Prepared by Dr. Gary Chastagner and Dr. Eric Hinesley; edited by the National Christmas Tree Association
If you get a tree with the roots attached, either in a pot or burlap, follow these suggested tree care tips:
- The adaptability of the species should be considered. Many species are shipped outside of their natural area and may not be adaptable to other areas. Check with a reliable nursery or extension forester.
- Keep in mind that Living Trees are VERY heavy and bulky. A six foot tall balled and burlapped tree will weigh as much as 250 pounds.
- The tree should be stored in an unheated, sheltered area such as a garage or porch, out of the wind and sun. Do not expose the tree to freezing temperatures at any time.
- The tree will need adequate water. The root ball or soil should be kept slightly damp but not flooded. Wrap the root ball of a balled tree in plastic or place in a tub while it is in the house.
- Live trees may be decorated, but with care. If lights are used, they must not give off any heat.
- Do not remove the tree directly from a warm house out into freezing temperatures. Instead, move to a sheltered area first for several days.

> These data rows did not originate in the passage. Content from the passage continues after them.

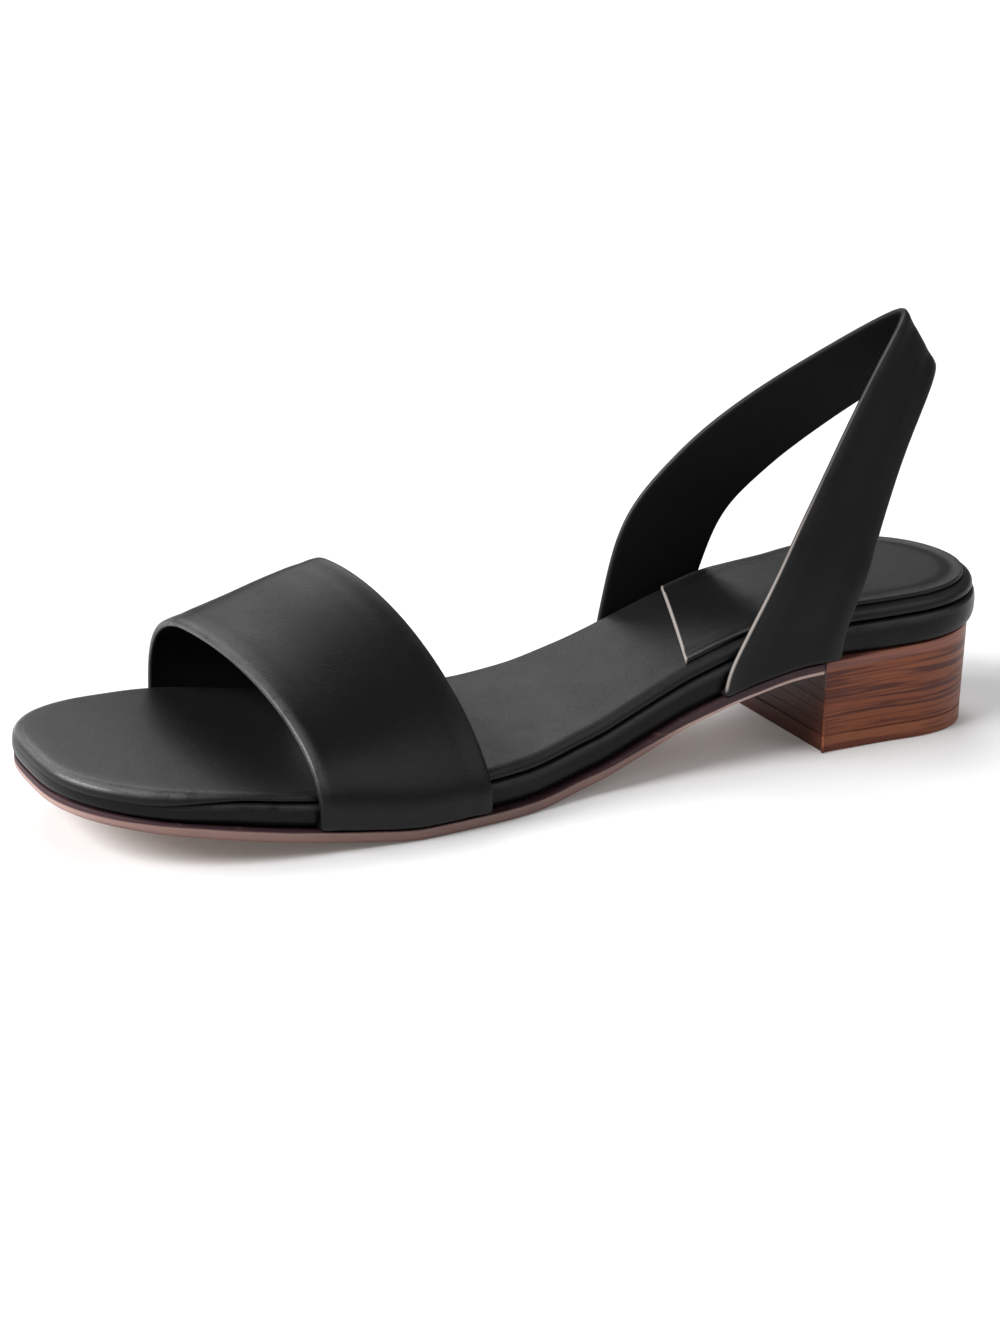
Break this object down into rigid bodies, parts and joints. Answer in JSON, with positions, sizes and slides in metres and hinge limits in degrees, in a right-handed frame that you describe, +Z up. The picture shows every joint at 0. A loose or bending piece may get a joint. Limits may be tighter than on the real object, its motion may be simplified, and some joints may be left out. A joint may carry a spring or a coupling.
{
  "type": "slingback sandal",
  "caption": "Open-toe slingback sandal for a left foot, with a wide band over the toes, a strap round the heel, a leather-wrapped footbed and a low stacked heel.",
  "frame": {"origin": "middle of the heel tip's floor face", "axes": "+X from the heel to the toe, +Y to the wearer's left, which is the outer side of this left shoe, +Z up from the floor"},
  "size_m": [0.2515, 0.0912, 0.1062],
  "materials": {
    "outsole_leather": "tan leather outsole with a smooth, dyed edge",
    "stacked_heel": "red-brown stacked layers with dark streaks, satin",
    "heel_tip_stack": "brown bottom lift, satin",
    "footbed_leather": "smooth black leather, semi-gloss",
    "cushion_leather": "smooth black leather over a thin cushion, satin",
    "heel_sock_leather": "smooth black padded sock leather, semi-gloss",
    "band_leather": "smooth black leather, semi-gloss, pale cut edge",
    "sling_leather": "smooth black leather, satin, pale cut edge"
  },
  "bodies": {
    "root": {"outsole": "outsole_leather", "heel_block": "stacked_heel", "heel_tip": "heel_tip_stack", "footbed": "footbed_leather", "insole_cushion": "cushion_leather", "heel_sock": "heel_sock_leather", "vamp_band": "band_leather", "sling_strap": "sling_leather"}
  },
  "joints": []
}
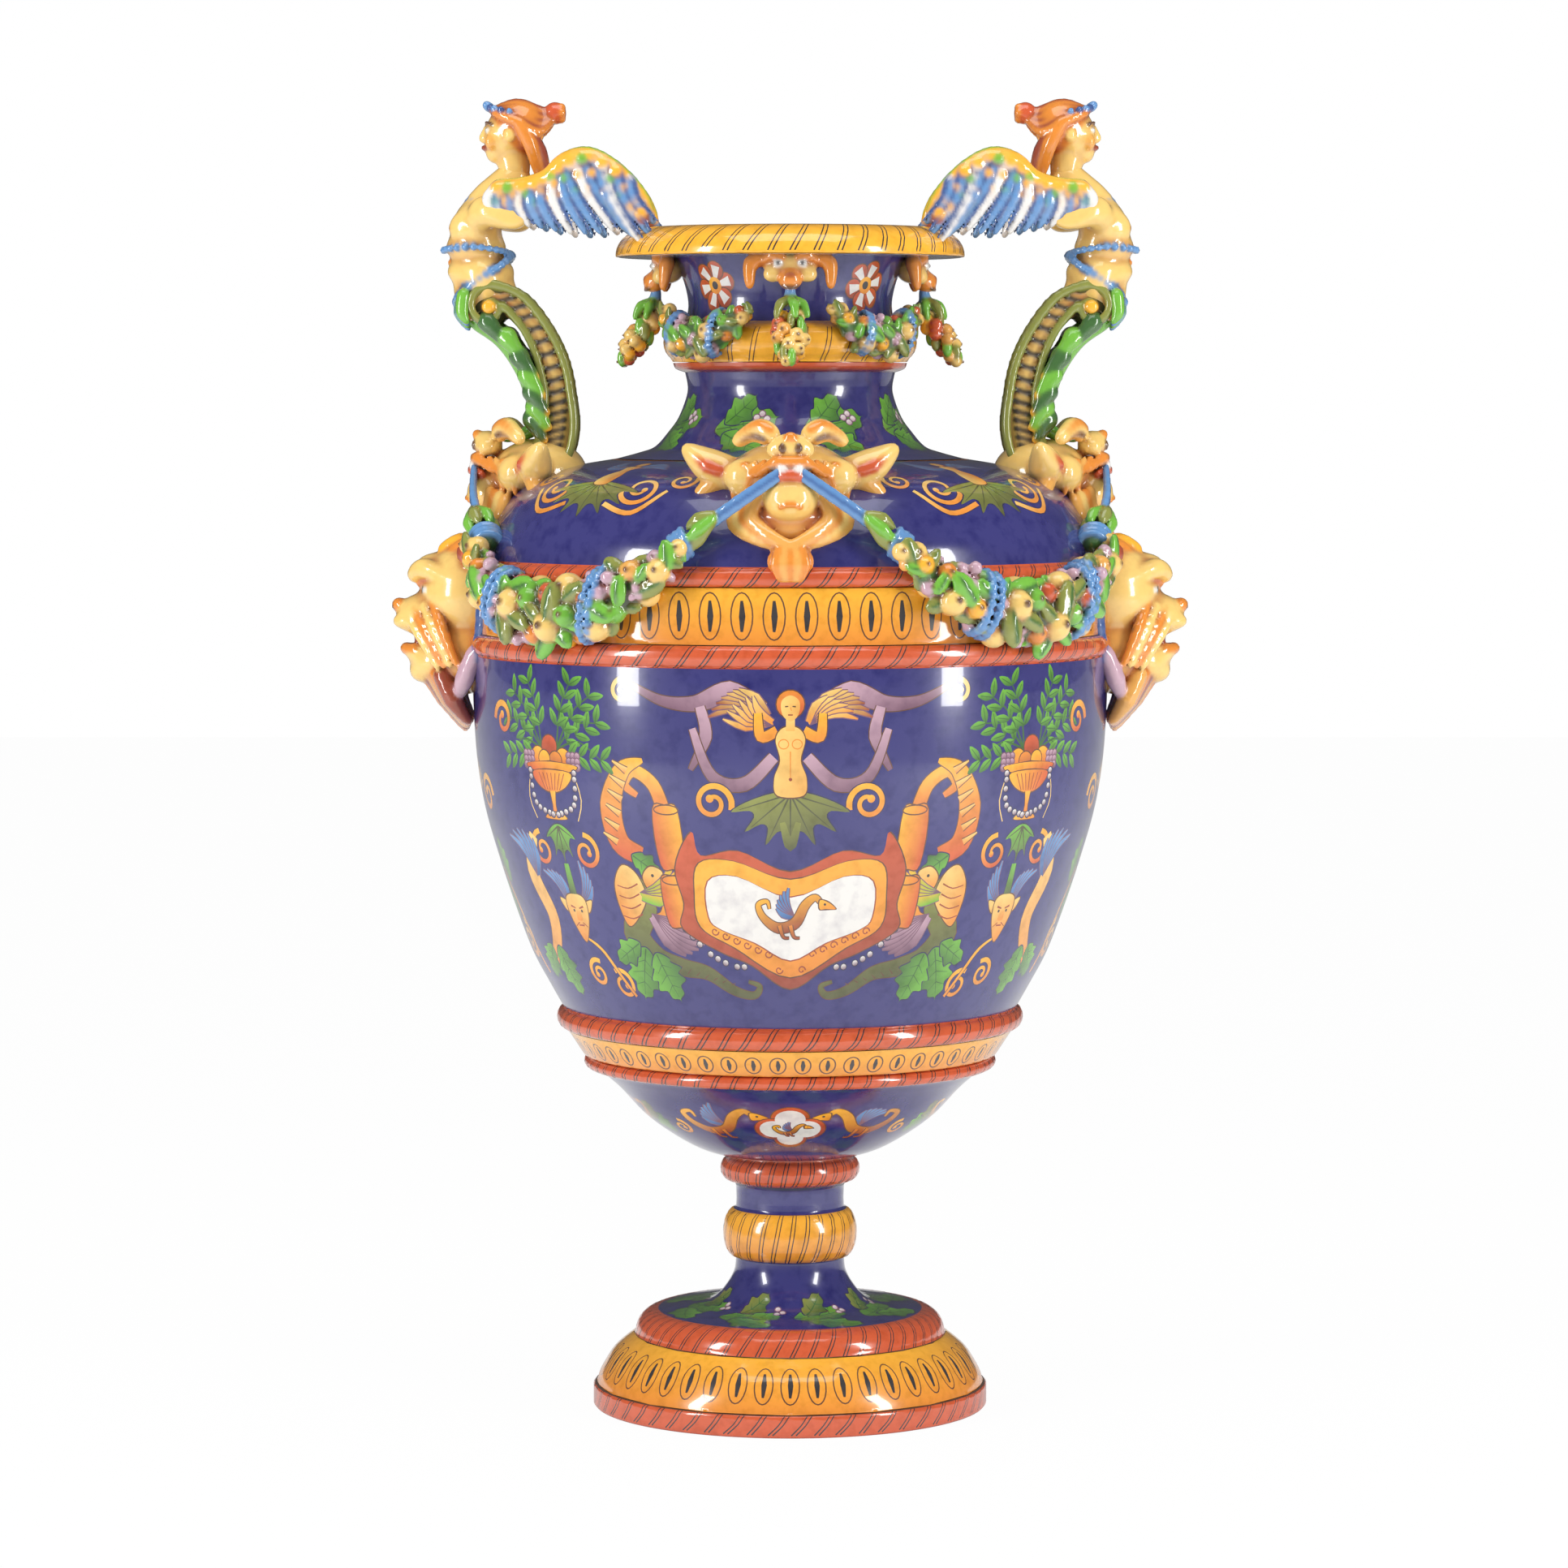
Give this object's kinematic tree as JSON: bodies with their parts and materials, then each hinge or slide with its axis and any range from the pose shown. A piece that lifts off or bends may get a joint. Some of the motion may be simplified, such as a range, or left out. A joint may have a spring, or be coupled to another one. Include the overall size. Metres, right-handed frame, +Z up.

- If the ground is unfrozen, the tree may be replanted. The spot to be dug should be mulched to prevent freezing. Plant as soon as possible.
- Do not remove the burlap and strapping (unless it is plastic). This keeps the root ball solid and secure. In the instance of a plastic cover, cut the cord and roll down the plastic at least half way prior to planting. Tap the tree container of a potted tree and remove prior to planting. Do not attempt to remove soil from the root system. Earth removed from the original hole should be back-filled around the root ball. Mulch heavily over the top of the planted root ball to prevent it from freezing. Water only as needed: a flooded tree may not survive.
- Stake the trees to prevent wind tipping or damage during the first growing season.